--- Information supplied ---

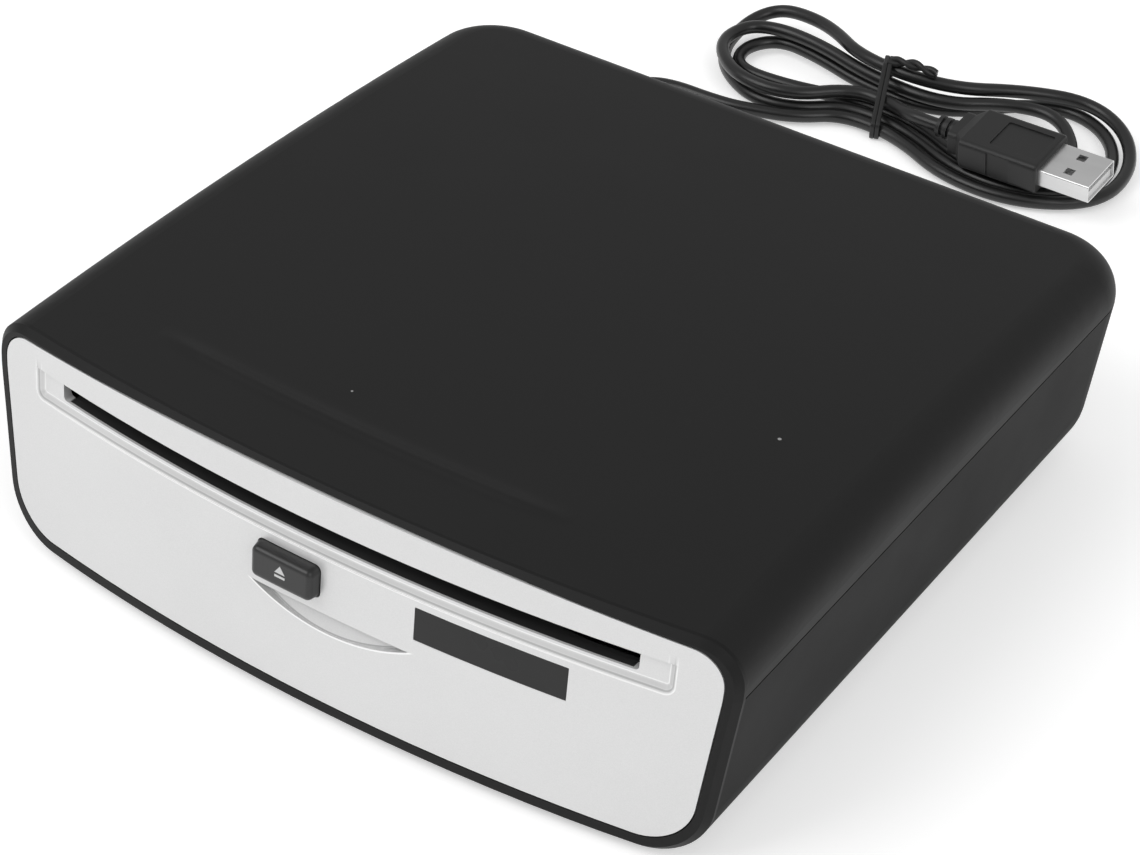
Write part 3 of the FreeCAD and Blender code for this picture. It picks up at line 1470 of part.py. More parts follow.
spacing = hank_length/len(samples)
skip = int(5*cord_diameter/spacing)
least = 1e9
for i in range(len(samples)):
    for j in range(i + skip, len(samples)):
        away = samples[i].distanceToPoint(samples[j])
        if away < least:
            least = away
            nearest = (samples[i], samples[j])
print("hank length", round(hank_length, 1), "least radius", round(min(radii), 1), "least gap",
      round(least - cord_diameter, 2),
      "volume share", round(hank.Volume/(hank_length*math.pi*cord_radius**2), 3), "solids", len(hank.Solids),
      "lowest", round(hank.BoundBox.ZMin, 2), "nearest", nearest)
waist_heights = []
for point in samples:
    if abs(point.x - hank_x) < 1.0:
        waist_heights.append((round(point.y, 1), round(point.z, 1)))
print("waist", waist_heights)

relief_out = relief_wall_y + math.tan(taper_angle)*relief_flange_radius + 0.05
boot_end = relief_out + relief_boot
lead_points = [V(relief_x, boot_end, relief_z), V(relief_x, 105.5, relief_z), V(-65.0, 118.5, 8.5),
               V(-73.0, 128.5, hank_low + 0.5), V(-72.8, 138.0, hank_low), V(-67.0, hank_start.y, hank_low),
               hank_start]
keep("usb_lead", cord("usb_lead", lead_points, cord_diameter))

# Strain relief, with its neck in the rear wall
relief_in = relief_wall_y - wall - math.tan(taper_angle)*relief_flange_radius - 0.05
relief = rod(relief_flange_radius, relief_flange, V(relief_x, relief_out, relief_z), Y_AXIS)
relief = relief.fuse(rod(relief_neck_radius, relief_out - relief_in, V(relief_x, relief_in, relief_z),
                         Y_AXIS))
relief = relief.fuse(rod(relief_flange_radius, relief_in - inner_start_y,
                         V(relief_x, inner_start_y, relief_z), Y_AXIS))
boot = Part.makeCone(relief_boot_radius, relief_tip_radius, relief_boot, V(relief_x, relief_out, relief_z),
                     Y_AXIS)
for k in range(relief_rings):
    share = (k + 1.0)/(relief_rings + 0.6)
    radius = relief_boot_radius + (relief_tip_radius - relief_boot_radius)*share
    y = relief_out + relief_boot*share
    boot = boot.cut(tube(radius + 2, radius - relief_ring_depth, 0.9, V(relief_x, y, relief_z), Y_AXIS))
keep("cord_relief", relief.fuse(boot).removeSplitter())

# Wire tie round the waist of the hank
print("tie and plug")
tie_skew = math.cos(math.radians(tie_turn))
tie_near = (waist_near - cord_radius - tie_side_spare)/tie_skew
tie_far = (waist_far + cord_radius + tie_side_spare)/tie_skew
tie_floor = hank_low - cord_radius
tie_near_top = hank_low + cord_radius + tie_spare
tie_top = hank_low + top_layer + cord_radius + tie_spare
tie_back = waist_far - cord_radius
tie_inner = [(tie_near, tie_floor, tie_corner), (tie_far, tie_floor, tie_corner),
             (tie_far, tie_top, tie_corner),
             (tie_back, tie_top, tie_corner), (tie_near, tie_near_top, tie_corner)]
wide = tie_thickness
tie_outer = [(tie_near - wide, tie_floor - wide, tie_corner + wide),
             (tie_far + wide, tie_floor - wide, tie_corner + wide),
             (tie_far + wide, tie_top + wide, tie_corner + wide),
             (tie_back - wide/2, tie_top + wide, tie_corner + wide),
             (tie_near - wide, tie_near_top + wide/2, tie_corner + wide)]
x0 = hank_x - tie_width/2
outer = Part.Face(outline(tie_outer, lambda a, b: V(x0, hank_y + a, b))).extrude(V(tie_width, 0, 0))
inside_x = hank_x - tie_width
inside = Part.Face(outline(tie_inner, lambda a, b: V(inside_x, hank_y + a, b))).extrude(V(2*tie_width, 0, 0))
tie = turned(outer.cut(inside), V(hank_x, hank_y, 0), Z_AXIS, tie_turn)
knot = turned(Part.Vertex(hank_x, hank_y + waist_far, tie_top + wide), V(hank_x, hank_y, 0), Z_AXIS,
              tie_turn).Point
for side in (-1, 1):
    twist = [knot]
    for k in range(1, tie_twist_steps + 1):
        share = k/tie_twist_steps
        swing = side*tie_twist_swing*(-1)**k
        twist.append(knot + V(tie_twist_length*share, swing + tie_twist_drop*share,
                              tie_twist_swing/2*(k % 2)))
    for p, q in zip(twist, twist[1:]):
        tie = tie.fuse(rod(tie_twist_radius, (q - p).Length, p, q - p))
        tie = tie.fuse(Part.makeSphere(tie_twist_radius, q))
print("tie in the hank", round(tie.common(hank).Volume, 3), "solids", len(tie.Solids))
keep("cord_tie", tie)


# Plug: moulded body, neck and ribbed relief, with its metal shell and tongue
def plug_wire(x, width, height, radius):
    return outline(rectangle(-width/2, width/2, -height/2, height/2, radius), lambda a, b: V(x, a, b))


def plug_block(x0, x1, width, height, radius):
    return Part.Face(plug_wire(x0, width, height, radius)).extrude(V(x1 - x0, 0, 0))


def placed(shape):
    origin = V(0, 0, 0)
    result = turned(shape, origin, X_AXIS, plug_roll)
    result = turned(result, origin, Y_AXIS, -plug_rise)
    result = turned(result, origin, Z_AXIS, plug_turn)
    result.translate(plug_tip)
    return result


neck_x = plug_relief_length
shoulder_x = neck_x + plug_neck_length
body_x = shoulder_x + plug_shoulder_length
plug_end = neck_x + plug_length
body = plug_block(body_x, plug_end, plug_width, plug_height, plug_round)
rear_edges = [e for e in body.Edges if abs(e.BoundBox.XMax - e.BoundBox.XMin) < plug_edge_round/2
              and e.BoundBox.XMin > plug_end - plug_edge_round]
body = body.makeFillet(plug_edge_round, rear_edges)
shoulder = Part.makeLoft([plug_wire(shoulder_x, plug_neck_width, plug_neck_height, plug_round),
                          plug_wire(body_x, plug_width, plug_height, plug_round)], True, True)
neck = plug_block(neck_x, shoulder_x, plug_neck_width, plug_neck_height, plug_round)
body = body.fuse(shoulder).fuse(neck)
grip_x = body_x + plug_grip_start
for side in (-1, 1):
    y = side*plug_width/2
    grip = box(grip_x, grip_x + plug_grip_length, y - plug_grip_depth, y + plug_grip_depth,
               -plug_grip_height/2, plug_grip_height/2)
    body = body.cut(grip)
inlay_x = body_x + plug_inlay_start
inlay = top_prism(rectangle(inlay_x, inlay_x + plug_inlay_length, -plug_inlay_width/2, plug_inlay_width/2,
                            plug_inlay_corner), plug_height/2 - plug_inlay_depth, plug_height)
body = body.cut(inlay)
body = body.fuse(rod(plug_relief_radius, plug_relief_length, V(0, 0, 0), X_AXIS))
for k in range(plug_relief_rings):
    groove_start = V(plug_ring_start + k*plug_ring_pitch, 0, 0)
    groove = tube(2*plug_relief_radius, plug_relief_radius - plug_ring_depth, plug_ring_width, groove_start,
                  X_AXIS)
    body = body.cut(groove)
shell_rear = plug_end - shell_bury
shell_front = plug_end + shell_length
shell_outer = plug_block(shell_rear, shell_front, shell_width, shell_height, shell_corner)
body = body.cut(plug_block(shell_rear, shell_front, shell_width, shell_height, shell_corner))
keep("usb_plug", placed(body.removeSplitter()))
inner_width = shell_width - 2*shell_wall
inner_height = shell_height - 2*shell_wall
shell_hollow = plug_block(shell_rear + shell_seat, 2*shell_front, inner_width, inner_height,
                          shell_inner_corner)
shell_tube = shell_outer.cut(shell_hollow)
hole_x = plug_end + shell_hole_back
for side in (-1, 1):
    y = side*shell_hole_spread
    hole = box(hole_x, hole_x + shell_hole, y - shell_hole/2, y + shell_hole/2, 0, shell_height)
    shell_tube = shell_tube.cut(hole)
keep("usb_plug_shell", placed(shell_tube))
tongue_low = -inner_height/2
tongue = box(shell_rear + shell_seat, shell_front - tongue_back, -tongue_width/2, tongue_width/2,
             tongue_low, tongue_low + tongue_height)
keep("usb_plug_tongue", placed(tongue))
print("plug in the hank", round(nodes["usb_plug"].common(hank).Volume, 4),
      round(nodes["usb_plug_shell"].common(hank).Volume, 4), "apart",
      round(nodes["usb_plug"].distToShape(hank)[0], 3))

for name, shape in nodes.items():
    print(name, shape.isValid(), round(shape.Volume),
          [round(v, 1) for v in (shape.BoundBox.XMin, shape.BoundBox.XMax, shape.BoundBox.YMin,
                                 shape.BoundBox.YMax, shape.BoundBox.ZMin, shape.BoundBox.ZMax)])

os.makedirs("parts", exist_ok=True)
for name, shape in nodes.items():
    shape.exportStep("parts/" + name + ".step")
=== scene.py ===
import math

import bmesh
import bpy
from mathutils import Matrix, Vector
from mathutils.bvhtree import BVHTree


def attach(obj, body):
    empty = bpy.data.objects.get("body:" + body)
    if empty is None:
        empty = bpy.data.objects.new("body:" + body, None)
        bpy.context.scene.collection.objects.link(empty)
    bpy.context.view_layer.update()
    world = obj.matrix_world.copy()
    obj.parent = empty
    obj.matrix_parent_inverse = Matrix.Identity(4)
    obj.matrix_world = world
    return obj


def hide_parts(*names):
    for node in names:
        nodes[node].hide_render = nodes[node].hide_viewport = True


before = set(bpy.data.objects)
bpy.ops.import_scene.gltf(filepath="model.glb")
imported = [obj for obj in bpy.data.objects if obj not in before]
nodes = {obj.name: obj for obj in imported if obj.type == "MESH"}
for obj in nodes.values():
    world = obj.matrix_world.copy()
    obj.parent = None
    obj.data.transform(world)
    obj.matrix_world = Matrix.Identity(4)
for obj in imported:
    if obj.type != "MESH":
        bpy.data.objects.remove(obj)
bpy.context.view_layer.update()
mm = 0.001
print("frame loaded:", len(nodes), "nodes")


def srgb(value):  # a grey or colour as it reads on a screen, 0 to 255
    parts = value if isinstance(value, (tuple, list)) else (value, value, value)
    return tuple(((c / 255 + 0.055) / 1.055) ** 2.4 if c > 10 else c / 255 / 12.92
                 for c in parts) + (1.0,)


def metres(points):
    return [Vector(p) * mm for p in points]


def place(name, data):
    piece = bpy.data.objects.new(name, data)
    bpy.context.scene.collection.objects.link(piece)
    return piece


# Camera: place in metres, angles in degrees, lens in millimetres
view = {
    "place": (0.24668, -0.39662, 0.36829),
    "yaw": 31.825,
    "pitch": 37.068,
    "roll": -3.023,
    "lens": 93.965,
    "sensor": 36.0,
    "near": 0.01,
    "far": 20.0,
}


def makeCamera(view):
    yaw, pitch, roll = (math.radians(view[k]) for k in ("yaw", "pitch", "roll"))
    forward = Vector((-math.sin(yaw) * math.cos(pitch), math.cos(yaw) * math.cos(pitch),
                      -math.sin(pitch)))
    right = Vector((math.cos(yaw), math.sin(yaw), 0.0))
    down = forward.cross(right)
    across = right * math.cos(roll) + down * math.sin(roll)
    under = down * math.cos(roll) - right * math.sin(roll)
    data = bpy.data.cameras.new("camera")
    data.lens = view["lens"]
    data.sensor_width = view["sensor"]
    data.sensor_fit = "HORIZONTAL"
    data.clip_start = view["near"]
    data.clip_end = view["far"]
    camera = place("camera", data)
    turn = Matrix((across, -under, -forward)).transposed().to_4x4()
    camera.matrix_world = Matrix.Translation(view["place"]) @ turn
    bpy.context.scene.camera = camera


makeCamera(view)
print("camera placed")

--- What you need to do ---
In the listing above, find the line containing "before = set(bpy.data.objects)" and the line containing "bpy.data.objects.remove(obj)", then repeat those two lines and everything between them exactly.

--- The result ---
before = set(bpy.data.objects)
bpy.ops.import_scene.gltf(filepath="model.glb")
imported = [obj for obj in bpy.data.objects if obj not in before]
nodes = {obj.name: obj for obj in imported if obj.type == "MESH"}
for obj in nodes.values():
    world = obj.matrix_world.copy()
    obj.parent = None
    obj.data.transform(world)
    obj.matrix_world = Matrix.Identity(4)
for obj in imported:
    if obj.type != "MESH":
        bpy.data.objects.remove(obj)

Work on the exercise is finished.